Designing for divergence
At Conductal, we are looking to create solutions at the organisational level. Some of our work is facilitated through Crossmodalism, where we provide meeting spaces for thought processes. A Human Collider open to the public. However, any organisational effort needs to be coupled with an appropriate design process. All the steps of Design Thinking methodology require some research for new information, but the main burden is placed on the Empathising step and in the more convergence-oriented Defining step. These two steps are engineered towards researching that which is closely related to the topic at hand. However, we already know that cross-pollination is a powerful tool for innovation. If we add a new step, designed to promote divergent thinking, we can compensate for the natural group-thinking tendency of teams. By bringing knowledge from other disciplines, we can find alternatives and save time. Thanks to focused research at the meta level, we can improve creativity. This brings up a new question: how do we prompt teams and organisations to take meaningful challenges, instead of just generating original solutions to relatively meaningless ones?

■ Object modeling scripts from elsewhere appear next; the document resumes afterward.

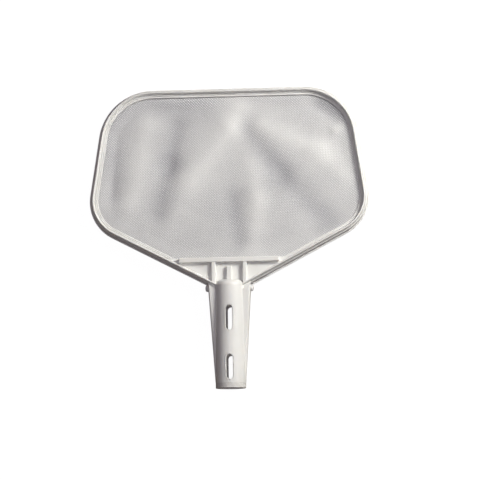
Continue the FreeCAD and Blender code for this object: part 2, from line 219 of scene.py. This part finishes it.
def moulded_plastic(name, shade, tint, gloss, grain):
    """Glossy moulded polypropylene: faint flow clouding, a fine mould texture and worn gloss."""
    material, tree, shader = new_material(name)
    place = add(tree, "ShaderNodeTexCoord").outputs["Object"]
    clouds = noise(tree, place, CLOUDS, 4.0)
    tree.links.new(ramp(tree, clouds, shade, tint), shader.inputs["Base Color"])
    rubbed = noise(tree, stretched(tree, place, RUB_STRETCH), RUB_SCALE, 5.0, 0.6)
    tree.links.new(remap(tree, rubbed, MID_BAND, gloss), shader.inputs["Roughness"])
    texture = noise(tree, place, GRAIN, 2.0)
    flow = noise(tree, place, FLOW, 2.0)
    height = add(tree, "ShaderNodeMath", {0: texture, 1: flow}, operation="ADD").outputs["Value"]
    relief = {"Height": height, "Strength": grain, "Distance": GRAIN_DEPTH}
    bump = add(tree, "ShaderNodeBump", relief)
    tree.links.new(bump.outputs["Normal"], shader.inputs["Normal"])
    shader.inputs["IOR"].default_value = PLASTIC_IOR
    shader.inputs["Subsurface Weight"].default_value = DEPTH_GLOW
    shader.inputs["Subsurface Radius"].default_value = DEPTH_GLOW_TINT
    shader.inputs["Subsurface Scale"].default_value = DEPTH_GLOW_REACH
    return material


def woven_yarn(name):
    """White polyester yarn with painted shade in its colour: greyer low in the net's folds, paler on
    their ridges and on the weft; fine fibres along and across.
    """
    material, tree, shader = new_material(name)
    place = add(tree, "ShaderNodeTexCoord").outputs["Object"]
    # Painted shade: the fold attribute darkens the yarn in the folds' troughs and pales it on their
    # ridges and on the weft; the soiling noise adds random patches.
    rise_and_painted_shade = add(tree, "ShaderNodeAttribute", attribute_name="rise_and_painted_shade").outputs["Fac"]
    patches = noise(tree, place, SOILING, 4.0)
    soiling = remap(tree, patches, MID_BAND, (-SOILING_DEPTH, SOILING_DEPTH))
    level = add(tree, "ShaderNodeMath", {0: rise_and_painted_shade, 1: soiling}, operation="ADD").outputs["Value"]
    colour = ramp(tree, level, (0.39, 0.39, 0.41), (0.70, 0.70, 0.69), (0.05, 0.95))
    tree.links.new(colour, shader.inputs["Base Color"])
    fibres = noise(tree, place, FIBRES, 2.0)
    tree.links.new(remap(tree, fibres, MID_BAND, (0.42, 0.62)), shader.inputs["Roughness"])
    relief = {"Height": fibres, "Strength": 0.3, "Distance": FIBRE_DEPTH}
    bump = add(tree, "ShaderNodeBump", relief)
    tree.links.new(bump.outputs["Normal"], shader.inputs["Normal"])
    shader.inputs["Sheen Weight"].default_value = 0.25
    shader.inputs["Sheen Roughness"].default_value = 0.4
    return material


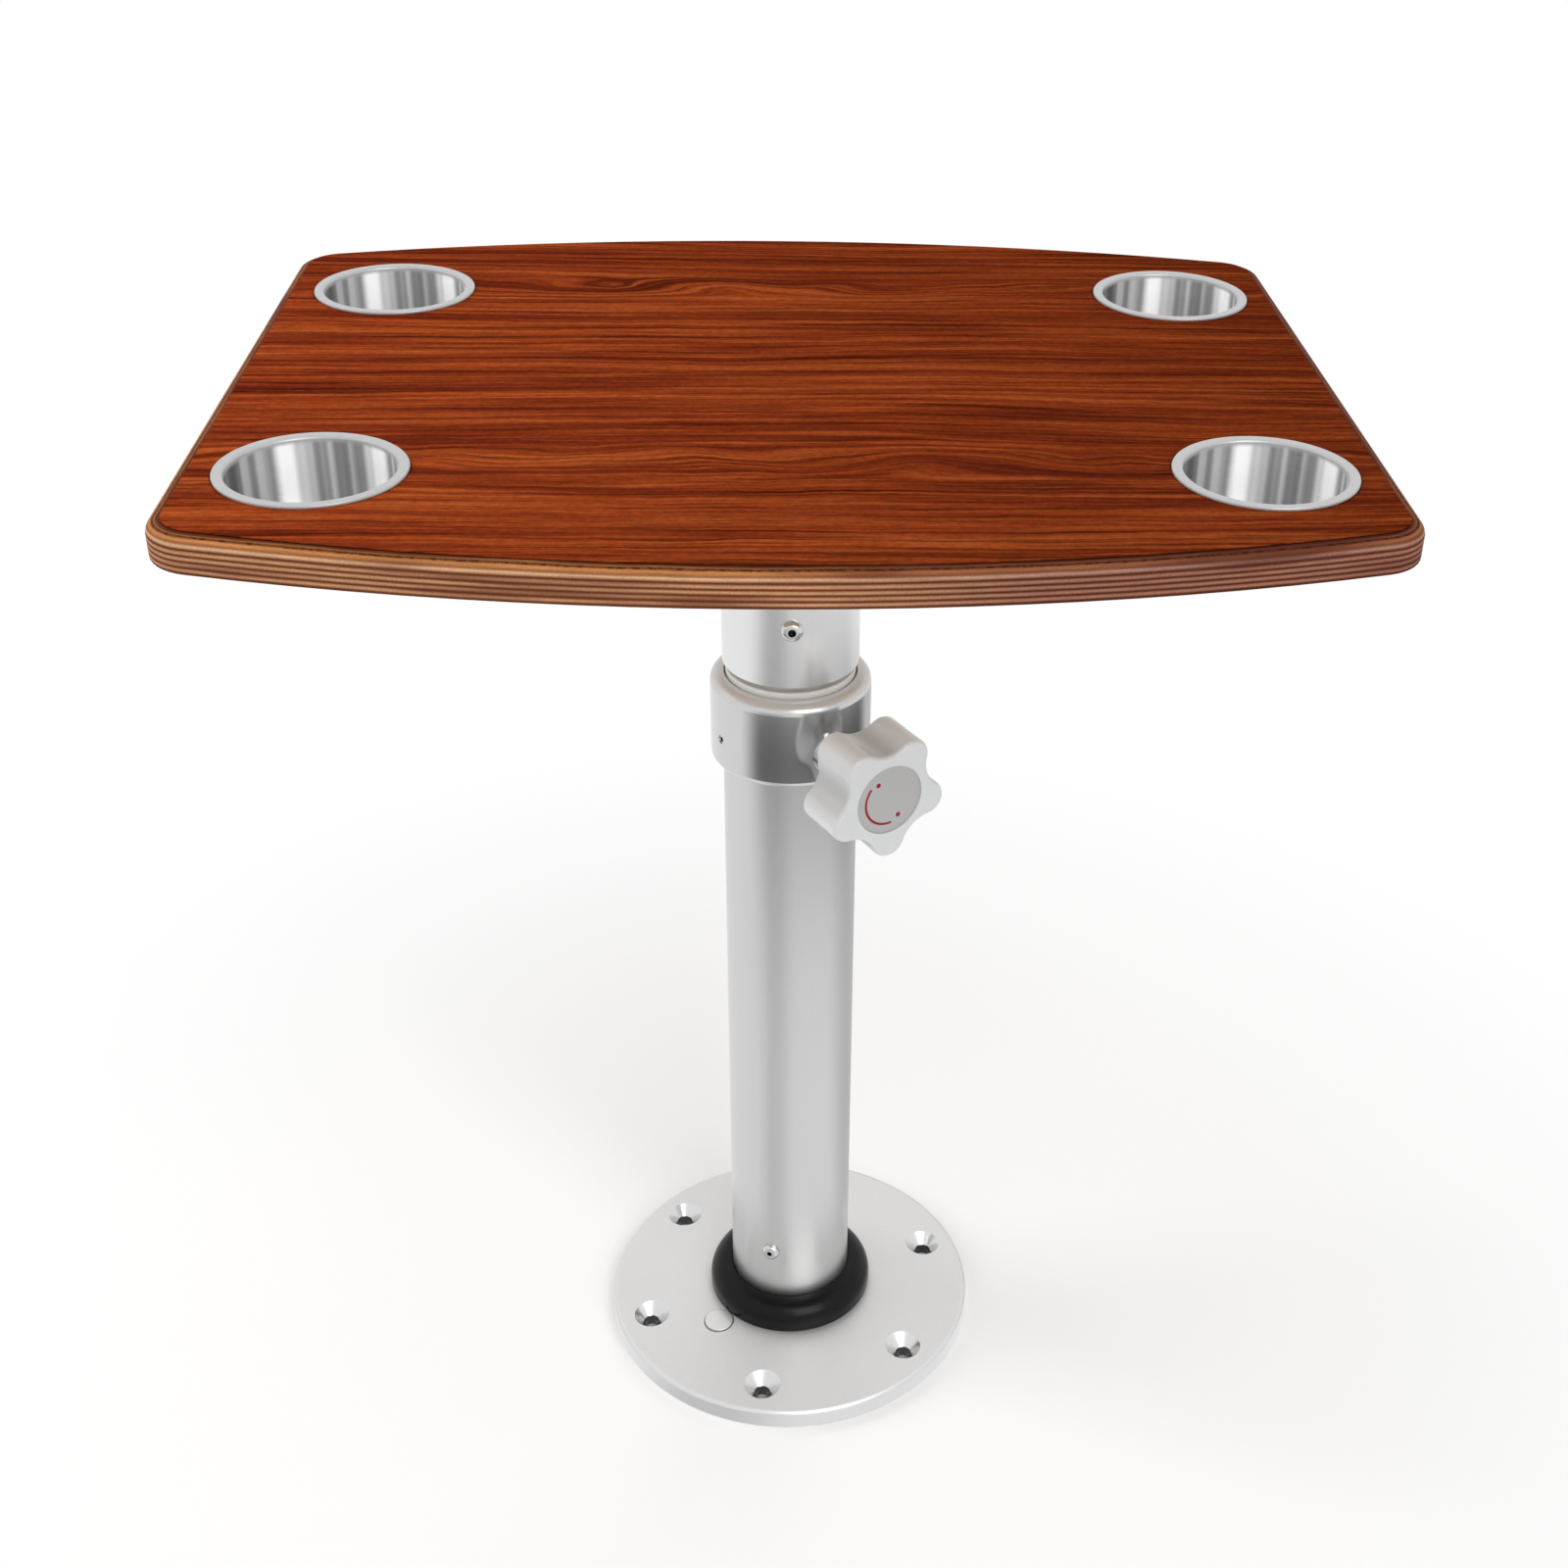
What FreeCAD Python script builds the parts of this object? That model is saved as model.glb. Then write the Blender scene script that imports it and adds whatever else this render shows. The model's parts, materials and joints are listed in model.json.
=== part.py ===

The importance of purpose and meaning at work
A shared mission that transcends petty challenges is a powerful motivator. When a common cause is placed at the core of an organisation, it aligns efforts and promotes collaboration over competition. Properly balancing a mission with a culture of playful experimentation leads to engaging and fulfilling workplaces. The good news is that the talent marketplace will help promote this model. A company where work is meaningful will have a substantial competitive advantage over a meaningless rival who can only leverage salary or promotions. The bad news is that creating a culture of meaning is not easy. While getting two people to agree on a common goal is hard, reaching an agreement between a large group is a massive challenge. Beyond pure market forces, Fritjof Capra and Pier Luigi Luisi offer a fascinating analysis. According to them, human thought (as a paradigm) has undulated between holistic thinking and analytical thinking throughout history. Every swing of the pendulum brings a new wave of thought revolutions and discoveries. We currently live in a super fragmented society. Our disciplines are specialised to the point that experts know more and more about less and less. Our institutions and organisations follow their individual goals at the expense of society (and hence themselves). Our dog-walking app, in that frame, is the result of exacerbated analytical thinking. We need processes that can lead us to understand the issues that really matter and devise meaningful solutions. Designing innovative organisations with meaning at their core might be a big challenge, but it is one worth undertaking.